Kita harus lebih bijak lagi mengambil Langkah
berpolitik karena setiap tim sukses bakal calon nanti menargetkan anak muda
untuk dieksploitasi dengan memanfaatkan mereka untuk memegangkan media sosial
dalam berpolitik, sehingga stigma sosial pada umumnya pemuda bukan lagi
representasi akan tetapi menjadi pembunuh Masyarakat.
Dengan menggunakan narasi
rayuan seperti politik anak muda, politik menyenangkan, politik santai, dan
semacamnya, tim sukses capres mengajak anak muda berpartisipasi dalam politik.
Namun, apakah narasi ajakan itu benar-benar tulus untuk mendidik perilaku
demokrasi yang sehat dan etis (Nurul Hasfi, 2023; harian Compas).

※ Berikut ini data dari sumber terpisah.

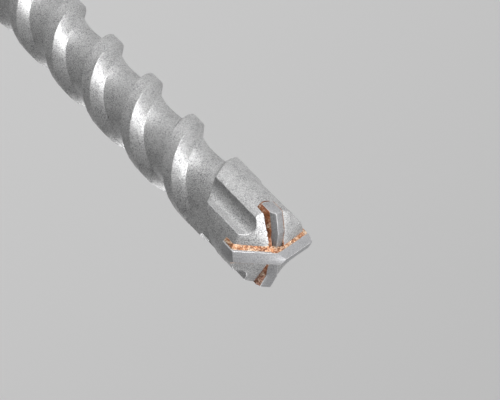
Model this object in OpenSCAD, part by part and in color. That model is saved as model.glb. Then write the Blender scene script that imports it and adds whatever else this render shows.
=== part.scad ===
/* [Overall] */
// Length from the end of the shank to the chisel edge
overall_l = 320; // [290:1:450]
// Diameter that the main cutter drills
cut_d = 22; // [21.4:0.1:23]

/* [Shank] */
// Diameter of the shank
shank_d = 18; // [17:0.1:18.4]
// Length of the shank up to the fluted part, collar included
shank_l = 120; // [115:1:130]
// Chamfer round the end of the shank
shank_chamfer = 1.2; // [0.4:0.1:2]
// Height of the cone that carries the shank over to the flutes
collar_h = 9; // [5:0.5:14]
// Diameter at the top of that cone
collar_d = 19.4; // [18.6:0.1:20]
// Width of a drive slot
drive_slot_w = 5; // [4:0.1:5.6]
// Depth of a drive slot
drive_slot_depth = 2.5; // [1.5:0.1:3]
// Length of a drive slot at its full depth
drive_slot_l = 60; // [40:1:64]
// Radius of the milling cutter that leaves each drive slot
drive_cutter_r = 11; // [8:0.5:14]
// Angles of the three drive slots round the axis
drive_slot_angles = [80, 225, 295]; // [0:1:359]
// Radius of the rounded locking pockets
lock_r = 4; // [3.5:0.1:4.2]
// Depth of the locking pockets
lock_depth = 2.4; // [1.5:0.1:2.8]
// Distance between the two round ends of a locking pocket
lock_l = 24; // [18:1:28]
// Height of a locking pocket's lower round end above the shank end
lock_from = 24; // [20:1:28]
// Angles of the two locking pockets round the axis
lock_angles = [170, 350]; // [0:1:359]

/* [Flutes] */
// Diameter over the lands
flute_d = 20.2; // [20.2:0.1:20.6]
// Advance of one flute in a full turn, with two flutes side by side
lead = 44.9; // [43:0.1:47]
// Width of a land along the axis
land_w = 4.7; // [4.2:0.1:5.2]
// Length of the sloping front of a land along the axis
front_w = 3.5; // [3:0.1:4.2]
// Radius where the sloping front meets the groove floor
foot_r = 7.55; // [7.3:0.05:7.8]
// Smallest radius of the groove floor
floor_r = 6.9; // [6.6:0.05:7.1]
// Radius where the groove floor meets the back of the next land
valley_r = 7.2; // [7.1:0.05:7.5]
// Length of the steep back of a land along the axis
back_w = 2.3; // [1.8:0.1:2.8]
// Height of the cone that ends the grooves at the shank
runout_h = 5; // [3:0.5:8]

/* [Head] */
// Diameter of the head
head_d = 20; // [19.8:0.1:20]
// Drop from the meeting point of the cutting lips to the rim of the head
rim_drop = 7.9; // [7.4:0.1:8.4]
// Slope of the coned front of the head, in degrees
front_slope = 29; // [26:1:32]
// Drop from the same point to the front of the land that opens into the head
land_drop = 31.9; // [31.6:0.1:32.4]
// Angle round the axis at which the front of that land is met
land_angle = 43; // [41:0.5:45]
// Distance of the dust channels' walls beside the main cutter from its middle plane
main_arm = 5.05; // [4.9:0.05:5.2]
// Distance of the open channels' walls beside a side cutter from the other middle plane
side_arm_open = 4.5; // [4.4:0.05:4.8]
// Distance of the closed channels' walls beside a side cutter from the same plane
side_arm_closed = 5.3; // [5:0.05:5.5]
// Fillet in the corner of an open dust channel
open_channel_r = 2.8; // [2:0.1:3]
// Fillet in the corner of a closed dust channel
closed_channel_r = 2; // [1:0.1:2.4]
// Drop to the closed end of the two short dust channels
channel_drop = 25.8; // [25:0.1:27]
// Angle before a closed channel at which the groove floor leaves the core
groove_exit = 170; // [166:1:174]

/* [Cutters] */
// Thickness of the main cutter
main_t = 3.6; // [3.3:0.1:3.8]
// Height of the main cutter below the meeting point of its lips
main_h = 11.2; // [10.6:0.1:11.4]
// Slope of the main cutting lips, in degrees
lip_slope = 24.7; // [23:0.1:26]
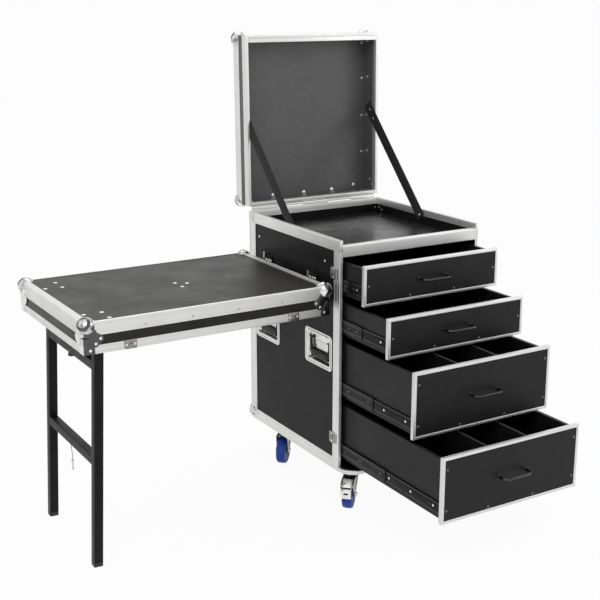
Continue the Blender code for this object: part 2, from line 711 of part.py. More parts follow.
def make_stay(side, fabric):
    """A taut webbing strap beside the rim's inner face, from the tray up to the lid's side wall."""
    name = "left_lid_stay" if side < 0 else "right_lid_stay"
    lower = Vector((STAY_LOWER_Y, CASE_HEIGHT - STAY_LOWER_DROP))
    upper = Vector((STAY_UPPER_Y, STAY_UPPER_Z))
    along = (upper - lower).normalized()
    across = Vector((-along.y, along.x)) * STAY_WIDTH / 2
    end = lower - along * STAY_TAIL
    outline = [end - across, upper - across, upper + across, end + across]
    outer = RIM_IN - GAP
    span = sorted((side * outer, side * (outer - STAY_THICKNESS)))
    return node(name, fabric, [prism([tuple(point) for point in outline], "x", *span)])


# Drawers

def make_drawer(index, materials):
    number = index + 1
    height = DRAWER_HEIGHTS[index]
    name = "drawer_%d" % number
    opened = DRAWER_OPEN_LENGTHS[index]
    runner = axis_empty(name + "_runner", (0.0, FRONT - opened, DRAWER_BOTTOMS[index]))

    low, high = (-FRONT_HALF, 0.0), (FRONT_HALF, height)
    depth = BOARD_FACE + DRAWER_BOARD
    section = ((0.0, 0.0), (TRIM_FACE, 0.0), (TRIM_FACE, TRIM_WALL), (TRIM_WALL, TRIM_WALL), (TRIM_WALL, depth),
               (0.0, depth))
    loops = [rect_loop(low, high, inset, level, "y") for inset, level in section]
    node(name + "_front_trim", materials["alu"], [ring_surface(loops, closed=True)], (), runner)

    inset = TRIM_WALL + GAP
    board_back = BOARD_FACE + DRAWER_BOARD
    box_z = (DRAWER_BOTTOM_RAISE, height - DRAWER_TOP_DROP)
    parts = [box((-FRONT_HALF + inset, FRONT_HALF - inset), (BOARD_FACE, board_back), (inset, height - inset)),
             box((-BOX_HALF, BOX_HALF), (board_back - SKIN, DRAWER_LENGTH), box_z)]
    inner_half = SLIDE_HEIGHT / 2 - 2 * SLIDE_SHEET - 2 * GAP
    for side in (-1, 1):
        span_x = sorted((side * (BOX_HALF - SUNK), side * (PANEL_IN - INNER_START)))
        parts.append(box(span_x, (board_back + GAP, board_back + GAP + SLIDE_LENGTH - 2 * SLIDE_SETBACK),
                         (SLIDE_RISE - inner_half, SLIDE_RISE + inner_half)))
    edges = [-BOX_HALF + DRAWER_WALL, BOX_HALF - DRAWER_WALL]
    if DRAWER_DIVIDERS[index]:
        for place in (-DIVIDER_PLACE, DIVIDER_PLACE):
            edges += [place - DIVIDER_WALL / 2, place + DIVIDER_WALL / 2]
        edges.sort()
    cuts = []
    for left, right in zip(edges[0::2], edges[1::2]):
        cuts.append(box((left, right), (board_back, DRAWER_LENGTH - DRAWER_WALL),
                        (DRAWER_BOTTOM_RAISE + DRAWER_FLOOR, height - DRAWER_TOP_DROP + PANEL)))
    node(name + "_box", materials["liner"], parts, cuts, runner)

    middle = height / 2
    half = PULL_SPREAD / 2
    route = [(-half, 0.0, 0.0), (-half, -PULL_REACH + PULL_BEND, 0.0)]
    for step in range(1, 5):
        angle = step * math.pi / 8
        route.append((-half + PULL_BEND * (1 - math.cos(angle)), -PULL_REACH + PULL_BEND * (1 - math.sin(angle)),
                      0.0))
    route += [(-x, y, z) for x, y, z in reversed(route)]
    seat = BOARD_FACE - GAP
    points = [(x, seat + y, middle + z) for x, y, z in route]
    tube(name + "_pull", materials["black_metal"], points, 2 * PULL_RADIUS, runner)

    for side in (-1, 1):
        word = "left" if side < 0 else "right"
        slider = axis_empty("%s_%s_mid_runner" % (name, word),
                            (0.0, FRONT + SLIDE_SETBACK - opened / 2, DRAWER_BOTTOMS[index]))
        half_height = SLIDE_HEIGHT / 2 - SLIDE_SHEET - GAP
        outline = slide_outline(side, MID_WEB, MID_WEB + SLIDE_SHEET, MID_LIP_END, half_height, SLIDE_SHEET,
                                SLIDE_RISE)
        node("%s_slide_%s" % (name, word), materials["black_metal"],
             [prism(outline, "y", 0.0, SLIDE_LENGTH)], (), slider)


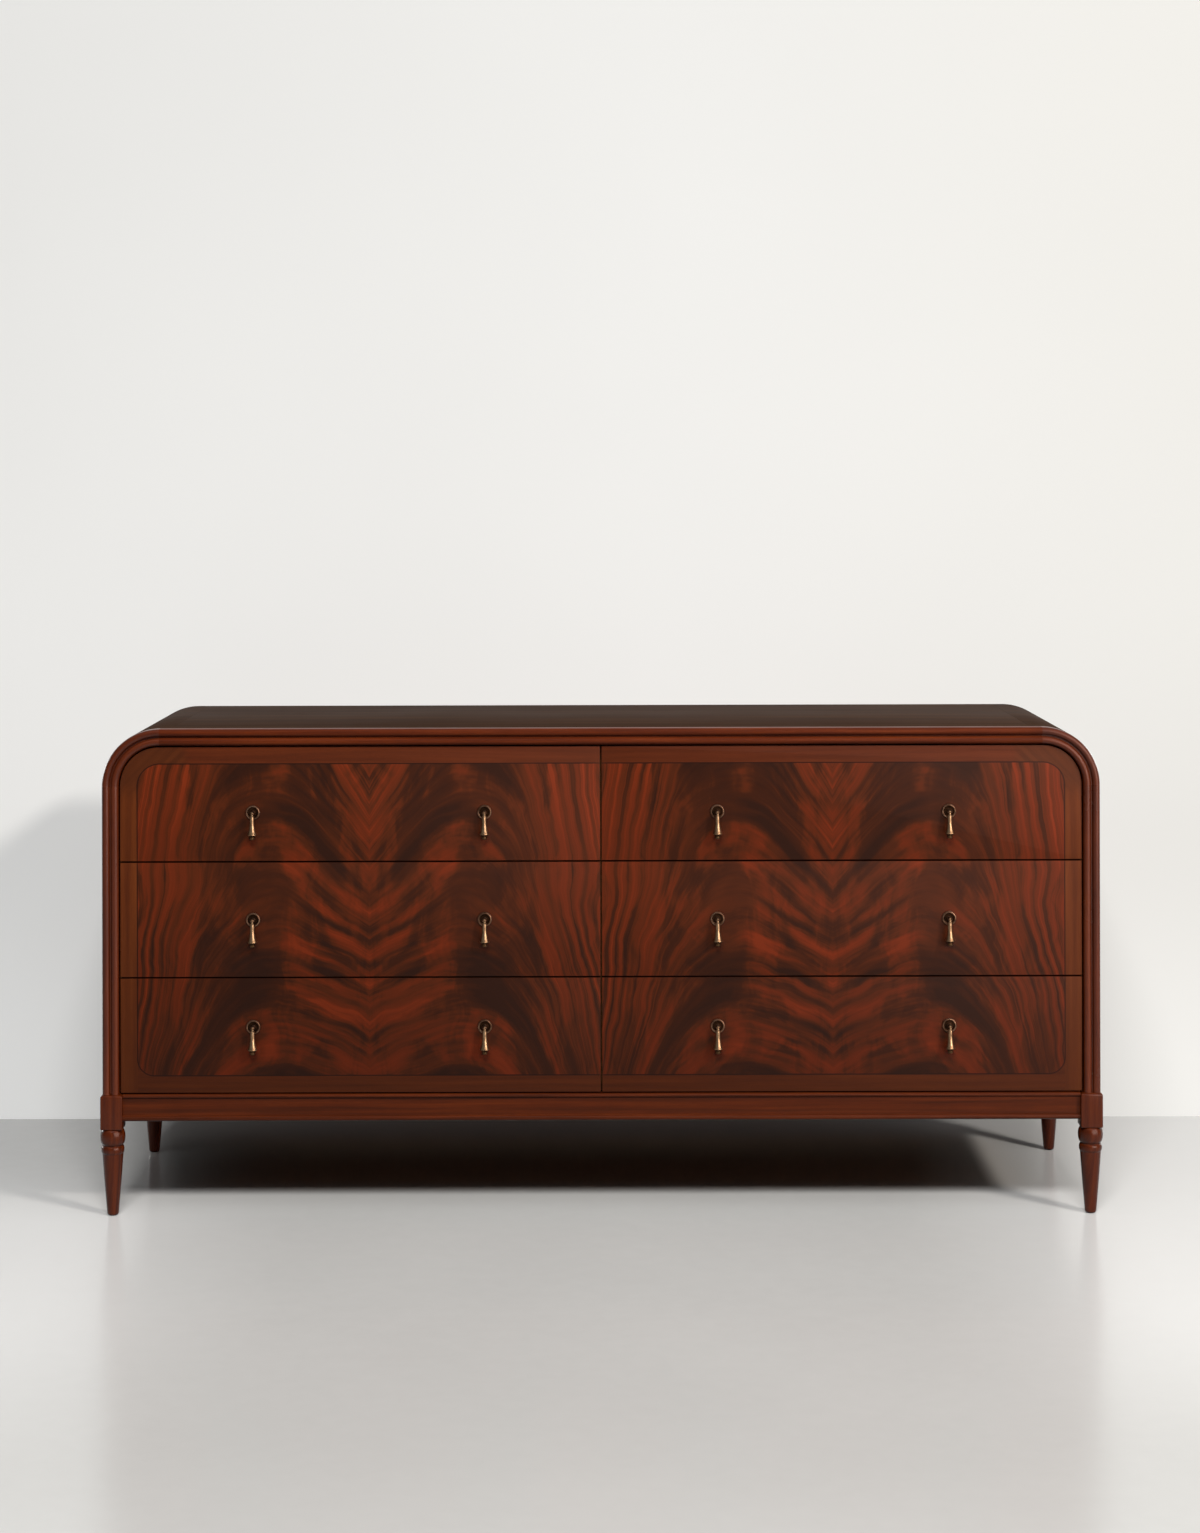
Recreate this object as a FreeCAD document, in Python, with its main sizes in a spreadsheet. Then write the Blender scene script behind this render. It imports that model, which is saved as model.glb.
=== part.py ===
import FreeCAD, Part
import math
import os
import Sketcher

# A dresser of six drawers inside a reeded frame with rounded top corners, on four turned legs.
# Millimetres. +X to the right, the front faces -Y, +Z up. The origin is on the floor under the
# middle of the whole piece. Depths are counted from the front face of the leg blocks, backwards.

doc = FreeCAD.newDocument("Dresser")
sheet = doc.addObject("Spreadsheet::Sheet", "Sizes")

sizes = (
    ("case_width", 1680, "over the outer reeds"),
    ("case_depth", 480, "front of the leg blocks to the back edge"),
    ("case_height", 820, "floor to the top"),
    ("corner_radius", 97, "outside of the rounded top corners"),
    ("panel_thickness", 22, "top, corners and sides"),
    ("top_joint_inset", 115, "side of the case to the joint in the top"),
    ("back_thickness", 8, "back panel"),
    ("partition_thickness", 22, "upright between the two columns"),
    ("bottom_thickness", 12, "board under the lowest drawers"),
    ("divider_thickness", 16, "rails between the drawers"),
    ("divider_depth", 60, "rails between the drawers, front to back"),
    ("panel_clearance", 0.2, "loose panels in their seats"),
    ("reed_width", 13.2, "each of the two round reeds"),
    ("reed_groove", 1.6, "flat between the reeds"),
    ("reed_setback", 2, "front of the leg block to the crest of the reeds"),
    ("moulding_depth", 22, "crest of the reeds to the back of the moulding"),
    ("base_height", 205, "floor to the top of the leg blocks and rails"),
    ("rail_height", 45, "base rails"),
    ("rail_thickness", 25, "face of a base rail to its inside"),
    ("rail_setback", 9, "face of the leg block to the face of the rail"),
    ("rail_bead", 3.4, "radius of the bead along the top of a rail"),
    ("rail_foot_bead", 4.6, "radius of the bead along the foot of a rail"),
    ("glue_block_leg", 52, "corner blocks inside the base frame"),
    ("glue_block_height", 30, "corner blocks inside the base frame"),
    ("leg_block", 37, "square block of a leg"),
    ("leg_proud", 3, "leg block beyond the side of the case"),
    ("block_height", 59, "height of the leg block"),
    ("block_shoulder", 5, "rounding at the top of the leg block"),
    ("block_ease", 2.5, "rounding at the foot of the leg block"),
    ("ring_radius", 21, "large turned ring"),
    ("ring_height", 27, "large turned ring"),
    ("neck_radius", 16.5, "neck between the rings"),
    ("neck_height", 2, "neck between the rings"),
    ("collar_radius", 19.3, "small turned ring"),
    ("collar_height", 12, "small turned ring"),
    ("taper_radius", 17.6, "top of the tapered foot"),
    ("foot_radius", 9.8, "lower end of the tapered foot"),
    ("foot_rounding", 5, "rounding on the floor"),
    ("drawer_gap", 2, "between drawer fronts and around them"),
    ("stop_gap", 0.3, "closed drawer front to the case behind it"),
    ("front_setback", 10, "front of the leg block to the drawer face"),
    ("front_thickness", 20, "drawer front"),
    ("border_width", 29, "plain veneer border around the figured field"),
    ("box_rise", 12, "lower edge of the drawer front to the drawer box"),
    ("box_headroom", 41, "upper edge of the drawer side to that of the drawer front"),
    ("box_length", 420, "drawer sides"),
    ("side_thickness", 14, "drawer sides"),
    ("box_back_thickness", 12, "back of the drawer box"),
    ("tray_thickness", 6, "bottom of the drawer box"),
    ("tray_rise", 10, "lower edge of the drawer side to the bottom panel"),
    ("tray_groove", 5, "depth of the groove that holds the bottom panel"),
    ("runner_gap", 18, "drawer side to the upright beside it"),
    ("runner_height", 16, "wooden runners"),
    ("runner_groove", 7, "depth of the groove that rides on the runner"),
    ("runner_clearance", 0.3, "runner in its groove"),
    ("runner_inset", 14, "back of the drawer front to the end of the runner"),
    ("rosette_radius", 12, "round plate of a pull"),
    ("rosette_edge", 1.4, "height of the plate's rim below its bead"),
    ("rosette_bead", 1.8, "radius of the bead round the plate"),
    ("boss_radius", 4, "flat seat of the post on the plate"),
    ("boss_height", 1, "thickness of the plate in the dish"),
    ("bolt_radius", 2, "threaded end of the post"),
    ("bolt_tail", 0.8, "threaded end beyond the nut"),
    ("bolt_clearance", 0.1, "threaded end in its holes"),
    ("stem_radius", 2.6, "post"),
    ("pivot_reach", 13, "drawer face to the pin of the pendant"),
    ("knob_radius", 4, "ball at the end of the post"),
    ("knob_slot", 3.4, "slot in the ball for the pendant's eye"),
    ("slot_clearance", 0.5, "bottom of the slot to the eye"),
    ("pin_radius", 1.2, "hinge pin"),
    ("pin_length", 7, "hinge pin"),
    ("pin_clearance", 0.05, "hinge pin in its holes"),
    ("nut_radius", 4, "over the corners of the nut"),
    ("nut_thickness", 3.2, "nut"),
    ("recess_radius", 5, "round sinking for the nut"),
    ("recess_depth", 5, "round sinking for the nut"),
    ("eye_thickness", 3, "eye of the pendant"),
    ("eye_radius", 2.9, "eye of the pendant"),
    ("pendant_start", 4.7, "pin to the top of the pendant's neck"),
    ("pendant_neck_radius", 3.8, "neck of the pendant"),
    ("pendant_neck_length", 9.5, "straight part of the neck"),
    ("flare_radius", 8.2, "rim of the pendant's bell"),
    ("flare_length", 21.3, "curved side of the bell"),
    ("flare_curve", 60, "radius of the hollow curve of the bell"),
    ("rim_height", 1.2, "rim of the bell"),
    ("tip_radius", 4.6, "button under the bell"),
    ("tip_height", 5, "button under the bell"),
    ("tip_rounding", 2, "end of the button"),
    ("underside_height", 2.9, "sloping underside of the bell"),
)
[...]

Harapannya anak muda harus mulai berpikir
bijak dan menghilangkan dulu sikap praktisnya, mari menjadikan kontestasi
pilkada kedepannya menjadi politik yang mengedepankan asas demokrasi yang
memanfaatkan media untuk menyuguhkan politik asyik dan santai secara rasional
dan jujur, bukan membalut media dengan keuntungan politikus.